Closed ncborcherding closed 4 years ago
Hi, Nick:
Is it possible to just pull mouse gene sets from http://bioinf.wehi.edu.au/MSigDB/? http://bioinf.wehi.edu.au/MSigDB/v7.1/ so no need to do gene name conversion. thanks for developing the Escape package.
Actually this should be easier now - implemented a change that should pull the correct gene names (no ortholog conversion needed). However, the gene returns still as capitalized - so WNT5A as opposed to Wnt5a. The new fix just entails converting to the correct gene nomenclature capitalizations scheme - the following loop should work substantially faster:
for (i in seq_along(GS)) {
GS[[i]]@geneIds <- tolower(GS[[i]]@geneIds)

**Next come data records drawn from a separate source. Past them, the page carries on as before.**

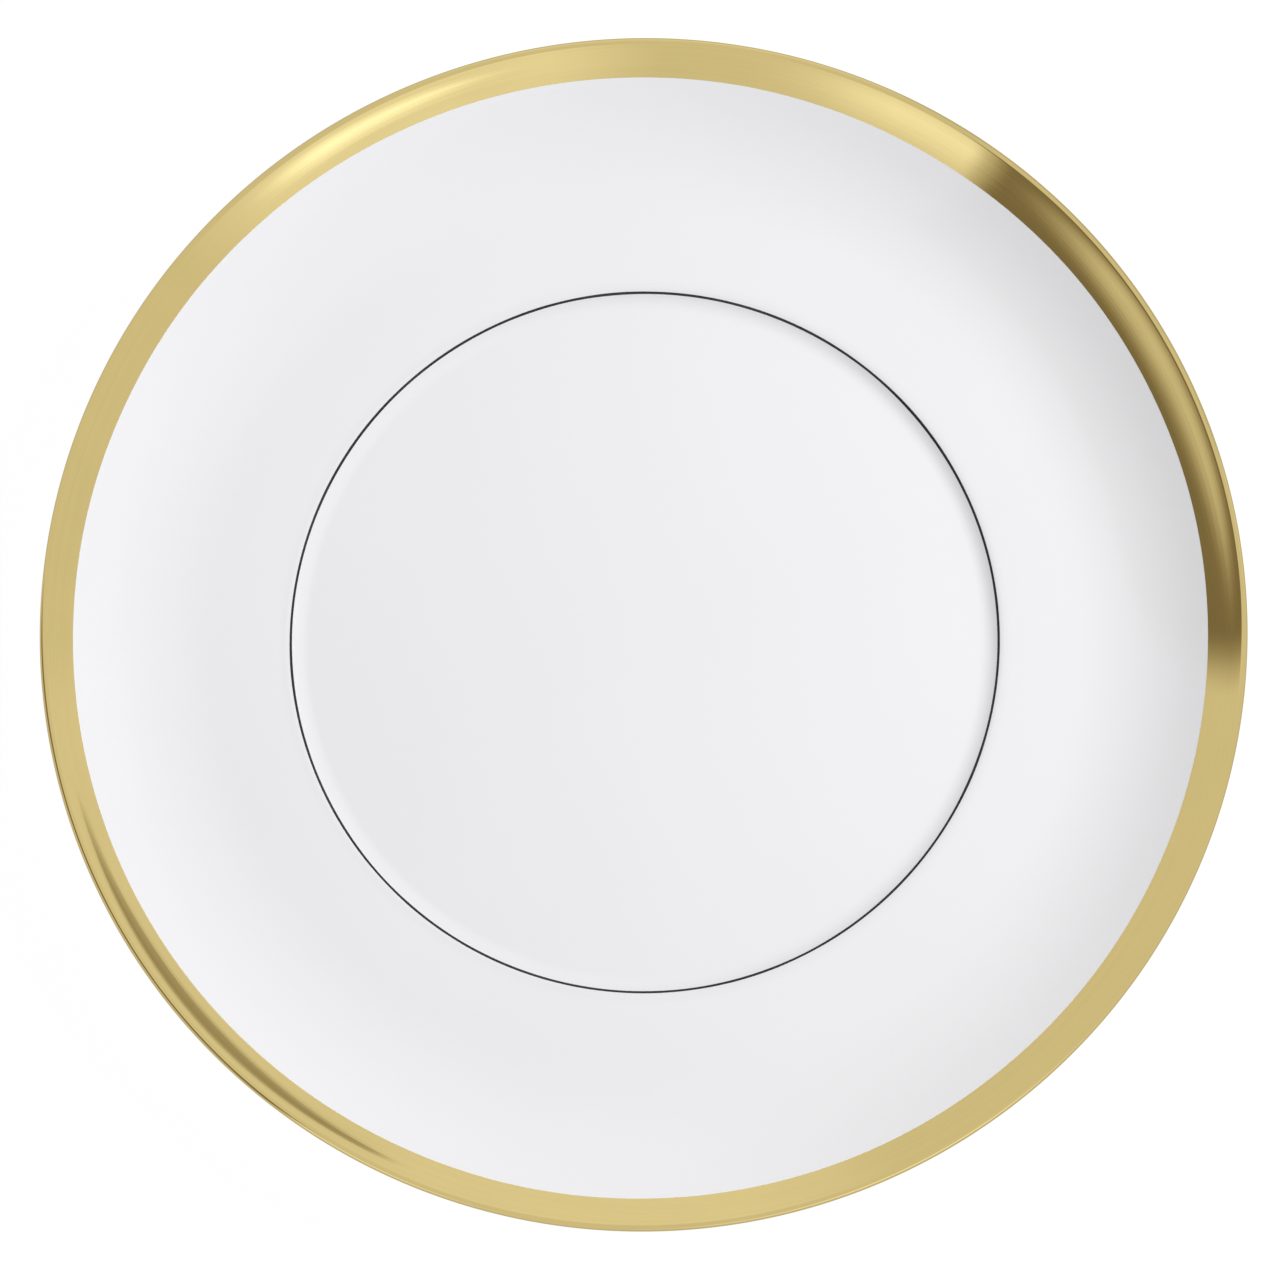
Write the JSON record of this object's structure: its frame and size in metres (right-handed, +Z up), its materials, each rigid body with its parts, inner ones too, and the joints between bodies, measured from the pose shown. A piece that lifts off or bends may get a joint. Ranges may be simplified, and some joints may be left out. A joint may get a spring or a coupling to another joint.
{
  "type": "dinner plate",
  "caption": "Round coupe dinner plate of white glazed china, with a shallow recessed well, a fine dark line round the well, a gilded rim and a foot ring.",
  "frame": {"origin": "centre of the foot ring's tread, in the plane the plate stands on", "axes": "+Z up through the middle of the plate, out of its face; the plate is round, so +X and +Y have no mark on it"},
  "size_m": [0.27, 0.27, 0.024],
  "materials": {
    "porcelain": "matt, unglazed bisque",
    "white_glaze": "glossy clear glaze over white china",
    "gilding": "bright fired gilding",
    "black_enamel": "glossy fired enamel"
  },
  "bodies": {
    "root": {"porcelain_body": "porcelain", "outer_glaze": "white_glaze", "foot_well_glaze": "white_glaze", "gold_rim_band": "gilding", "well_line": "black_enamel"}
  },
  "joints": []
}
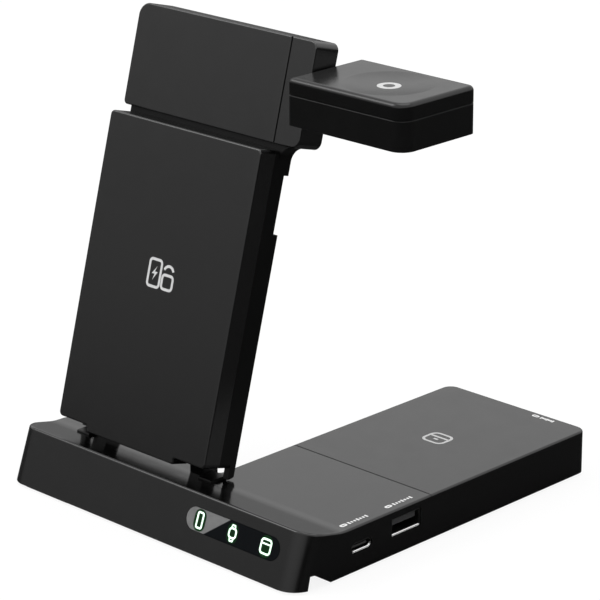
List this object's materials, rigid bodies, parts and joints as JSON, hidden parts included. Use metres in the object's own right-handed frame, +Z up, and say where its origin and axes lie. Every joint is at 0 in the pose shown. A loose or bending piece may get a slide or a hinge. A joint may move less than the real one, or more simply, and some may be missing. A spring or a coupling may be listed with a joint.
{
  "type": "wireless charging station",
  "caption": "Folding charging station: L-shaped base with a charging pad and sockets, leaning phone panel on a folding arm, and a tilting watch platform.",
  "frame": {"origin": "on the standing surface, under the middle of the whole station's outline", "axes": "+X to the right along the front bar, +Y to the rear, +Z up"},
  "size_m": [0.137, 0.1386, 0.1546],
  "materials": {
    "black_housing": "satin black moulded ABS, fine even surface",
    "black_panel": "smooth satin black covers that reflect softly",
    "matte_black": "matt black moulded plastic",
    "rubber": "matt black rubber",
    "steel": "zinc plated steel",
    "smoked_window": "clear dark smoked acrylic",
    "circuit_board": "green solder mask",
    "led": "milky light emitting package",
    "socket_metal": "nickel plated sheet",
    "socket_plastic": "black socket insulator",
    "copper": "enamelled copper winding",
    "ferrite": "sintered ferrite sheet",
    "bronze": "sintered bronze",
    "magnet": "nickel plated magnet"
  },
  "bodies": {
    "base": {"base_case": "black_housing", "pad_cover": "black_panel", "bottom_cover": "matte_black", "rubber_feet": "rubber", "base_screws": "steel", "indicator_window": "smoked_window", "light_mask": "matte_black", "led_board": "circuit_board", "indicator_leds": "led", "main_board": "circuit_board", "board_screws": "steel", "usb_c_output_shell": "socket_metal", "usb_c_output_tongue": "socket_plastic", "usb_a_output_shell": "socket_metal", "usb_a_output_tongue": "socket_plastic", "power_inlet_shell": "socket_metal", "power_inlet_tongue": "socket_plastic", "pad_coil": "copper", "pad_ferrite": "ferrite", "hinge_bushes": "bronze"},
    "arm": {"arm_case": "black_housing", "phone_panel": "black_panel", "head_cover": "black_panel", "head_end_cap": "black_housing", "phone_coil": "copper", "phone_ferrite": "ferrite", "arm_board": "circuit_board", "hinge_pin": "steel", "hinge_plug": "rubber", "friction_washers": "steel", "tilt_bush": "bronze"},
    "watch_platform": {"watch_case": "black_housing", "watch_top": "black_panel", "watch_coil": "copper", "watch_ferrite": "ferrite", "watch_magnet": "magnet", "watch_shaft": "steel", "shaft_nut": "steel", "shaft_washer": "steel"}
  },
  "joints": [
    {"name": "arm_fold", "type": "hinge", "parent": "base", "child": "arm", "pos_m": [-0.0227, -0.0446, 0.02275], "axis": [-1, 0, 0], "range_deg": [0, 73]},
    {"name": "watch_tilt", "type": "hinge", "parent": "arm", "child": "watch_platform", "pos_m": [0.02045, -0.01222, 0.13701], "axis": [1, 0, 0], "range_deg": [0, 74.9]}
  ]
}
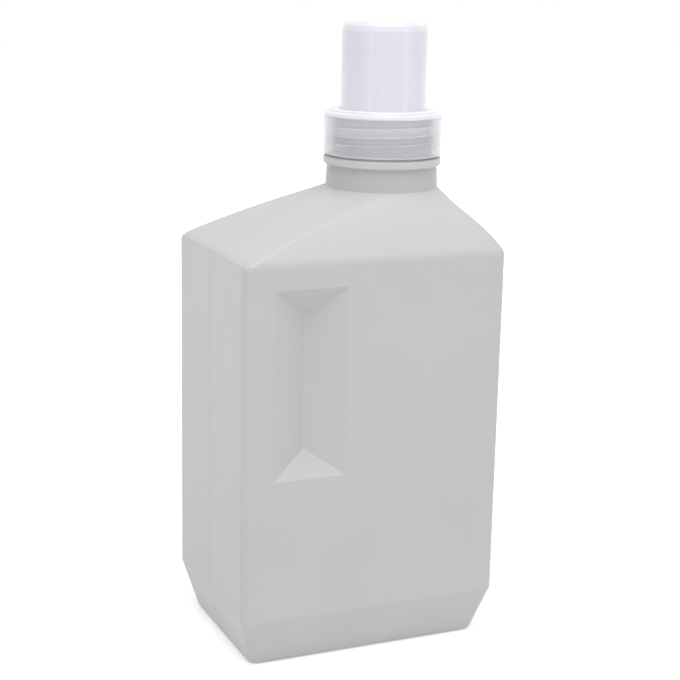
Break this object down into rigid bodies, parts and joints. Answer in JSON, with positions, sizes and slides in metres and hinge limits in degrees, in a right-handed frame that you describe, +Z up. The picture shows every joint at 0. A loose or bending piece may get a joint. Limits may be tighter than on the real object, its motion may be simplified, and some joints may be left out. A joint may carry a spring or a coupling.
{
  "type": "laundry detergent dispenser",
  "caption": "Faceted refillable laundry detergent bottle with off-centre screw neck, finger grip recesses, drain-back pouring spout and a translucent screw-on measuring cap.",
  "frame": {"origin": "centre of the base, on the plane that the bottle stands on", "axes": "+Z up along the neck and the height, X along the long faces with the neck towards +X and the grip recesses towards -X, Y through the depth"},
  "size_m": [0.107, 0.076, 0.2421],
  "materials": {
    "bottle": "satin",
    "pour_spout": "gloss",
    "sealing_ring": "matte",
    "cap": "gloss"
  },
  "bodies": {
    "vessel": {"bottle": "bottle", "pour_spout": "pour_spout"},
    "seal": {"sealing_ring": "sealing_ring"},
    "closure": {"cap": "cap"}
  },
  "joints": [
    {"name": "cap_rise", "type": "slide", "parent": "vessel", "child": "seal", "axis": [0, 0, 1], "range_m": [0, 0.00746]},
    {"name": "cap_turn", "type": "hinge", "parent": "seal", "child": "closure", "pos_m": [0.01705, 0, 0.2], "axis": [0, 0, 1], "range_deg": [0, 838]}
  ],
  "couplings": [
    {"joint": "cap_rise", "follows": "cap_turn", "m_per_rad": 0.0005093}
  ]
}
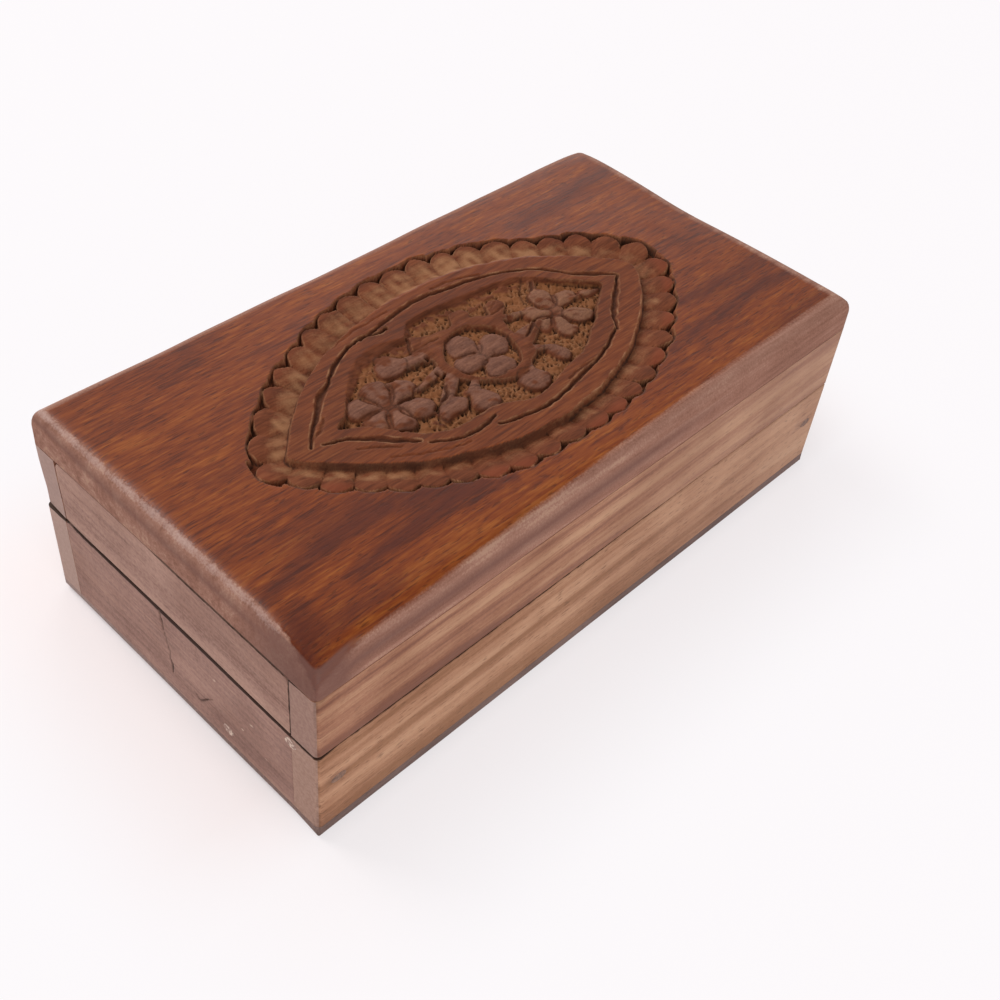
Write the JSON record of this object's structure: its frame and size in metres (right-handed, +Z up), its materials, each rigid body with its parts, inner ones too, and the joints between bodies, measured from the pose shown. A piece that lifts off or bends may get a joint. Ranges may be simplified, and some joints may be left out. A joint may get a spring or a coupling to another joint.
{
  "type": "wooden trinket box",
  "caption": "Rectangular solid-wood keepsake box with a hinged lid of the base's own height and a carved pointed-oval flower medallion on top.",
  "frame": {"origin": "middle of the underside, on the plane that the box stands on, midway between its ends and between its front and back faces", "axes": "+X along the length, +Y from the front to the hinged back, +Z up"},
  "size_m": [0.203, 0.1115, 0.0652],
  "materials": {
    "lid_board_wood": "oiled satin, carved",
    "lid_wall_wood": "satin",
    "lid_end_wood": "satin",
    "base_wall_wood": "satin",
    "base_end_wood": "satin",
    "bottom_board_wood": "matte",
    "dark_filler": "matte",
    "pale_putty": "matte",
    "nail_steel": "dull",
    "hinge_brass": "satin, aged",
    "screw_brass": "satin, aged"
  },
  "bodies": {
    "base": {"base_front_wall": "base_wall_wood", "base_back_wall": "base_wall_wood", "base_left_end": "base_end_wood", "base_right_end": "base_end_wood", "base_bottom_board": "bottom_board_wood", "wall_nails": "nail_steel", "wall_nail_fillings": "dark_filler", "bottom_board_nails": "nail_steel", "left_end_putty": "pale_putty", "left_hinge_base_leaf": "hinge_brass", "left_hinge_pin": "hinge_brass", "left_hinge_base_screws": "screw_brass", "right_hinge_base_leaf": "hinge_brass", "right_hinge_pin": "hinge_brass", "right_hinge_base_screws": "screw_brass"},
    "lid": {"lid_top_board": "lid_board_wood", "lid_front_wall": "lid_wall_wood", "lid_back_wall": "lid_wall_wood", "lid_left_end": "lid_end_wood", "lid_right_end": "lid_end_wood", "left_hinge_lid_leaf": "hinge_brass", "left_hinge_lid_screws": "screw_brass", "right_hinge_lid_leaf": "hinge_brass", "right_hinge_lid_screws": "screw_brass"}
  },
  "joints": [
    {"name": "lid_hinge", "type": "hinge", "parent": "base", "child": "lid", "pos_m": [0, 0.0559, 0.0327], "axis": [-1, 0, 0], "range_deg": [0, 180]}
  ]
}
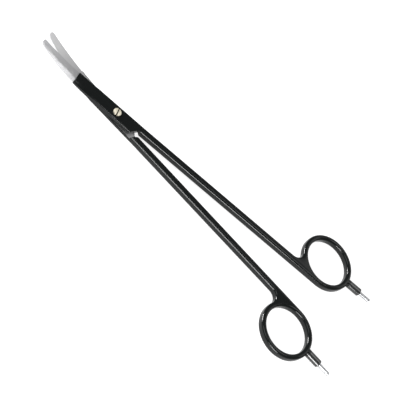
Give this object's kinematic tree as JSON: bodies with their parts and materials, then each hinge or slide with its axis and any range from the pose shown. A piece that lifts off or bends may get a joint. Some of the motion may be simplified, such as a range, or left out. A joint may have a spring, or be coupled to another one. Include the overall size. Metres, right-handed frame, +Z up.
{
  "type": "dissecting scissors",
  "caption": "Long curved dissecting scissors, each half coated black for insulation and ending in a finger ring with a plug pin, joined by a slotted pivot screw.",
  "frame": {"origin": "on the pivot axis, in the plane of the back half's outer face, on which the scissors lie", "axes": "+X from the pivot toward the finger rings, midway between the two halves; +Z up along the pivot axis, toward the screw head and the rising tips; +Y toward the front half's ring"},
  "size_m": [0.2297, 0.0896, 0.0105],
  "materials": {
    "steel": "satin ground stainless steel",
    "black_coat": "glossy black insulating coat",
    "black_sleeve": "moulded black plastic, slightly duller than the coat",
    "bright_pin": "bright turned steel",
    "dark_bush": "dark machined plastic",
    "pale_brass": "pale turned metal, ivory to straw coloured"
  },
  "bodies": {
    "back": {"back_half": "steel", "back_insulation": "black_coat", "back_pin_sleeve": "black_sleeve", "back_contact_pin": "bright_pin", "pivot_screw": "pale_brass", "pivot_washer": "dark_bush"},
    "front": {"front_half": "steel", "front_insulation": "black_coat", "front_pin_sleeve": "black_sleeve", "front_contact_pin": "bright_pin", "pivot_bush": "dark_bush"}
  },
  "joints": [
    {"name": "pivot", "type": "hinge", "parent": "back", "child": "front", "pos_m": [0, 0, 0.0023], "axis": [0, 0, 1], "range_deg": [-8.9, 51.1]}
  ]
}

for (j in seq_len(length(GS[[i]]@geneIds))) {
GS[[i]]@geneIds[j] <- paste(toupper(substring(GS[[i]]@geneIds[j], 1,1)), substring(GS[[i]]@geneIds[j], 2),
sep="", collapse=" ")
}
}
Just based on the submission guidelines for bioconductor, I unfortunately cannot use links for pulling the data or have the gene sets stored in the data (too big).
HI, Nick:
I first pull out mouse gene symbols from msigdbr , then use your code to make GS. I found this works faster for me. m_df = msigdbr(species = "Mus musculus", category = "H") gs <- unique(m_df$gs_name) ls <- list() for (i in seq_along(gs)) { tmp <- m_df[m_df$gs_name == gs[i],] tmp <- tmp$gene_symbol tmp <- unique(tmp) tmp <- GeneSet(tmp, setName=paste(gs[i])) ls[[i]] <- tmp } gs_mouse_H <- GeneSetCollection(ls)
Any suggestion for working with large GS? even when I downsampled seurat object, it still took long time to generate the heatmap. Is there a way to filter the most significant ones to plot? Is performPCA meant to do that? but I got this error when I do performPCA
PCA <- performPCA(enriched = ES2, groups = c("Type", "cluster"))
Error in prcomp.default(input, scale. = TRUE): cannot rescale a constant/zero column to unit variance Traceback:
Glad you found something that works and thanks for providing code - hopefully other users will benefit from that.
In terms of large GS/enrichment objects - you are correct, the greater the number of gene sets or single-cells the more comoputational time it will take.
In terms of the PCA error, this is not an issue with the performPCA()
function, but rather you have one or more gene sets with zero variance - so filtering for variance or significance might be a good idea.
thanks Nick. Will you please elaborate on the first point? Do you have an example to do the mean values for each cluster? and which plot do you use, still heatmap? thanks for your time
No problem at all:
So I will combine the the output of enrichIt()
with my meta data using AddMetaData()
and then:
meta <- seurat.object[[]] #Pulls meta data
##Use dplyr to summarise across using your grouping vectors
output <- meta %>%
group_by("Type", "cluster")) %>%
summarise(across(#Columns of interest), median))
You can feed the results into a ggplot with geom_tile or make a matrix out of it and use a heatmap R package - like pheatmap or complex heatmap.
Some of you might notice the difference in pulling say the hallmark library for human (50 gene sets) versus mouse (11 gene sets). This is a product of the annotation available in the msigdb R package. A fix would be to use the human library and then convert to the mouse nomenclature:
Although this is feasible for smaller libraries - the code is a little slow for larger gene set collections. Credit for the conversion goes to radiaj.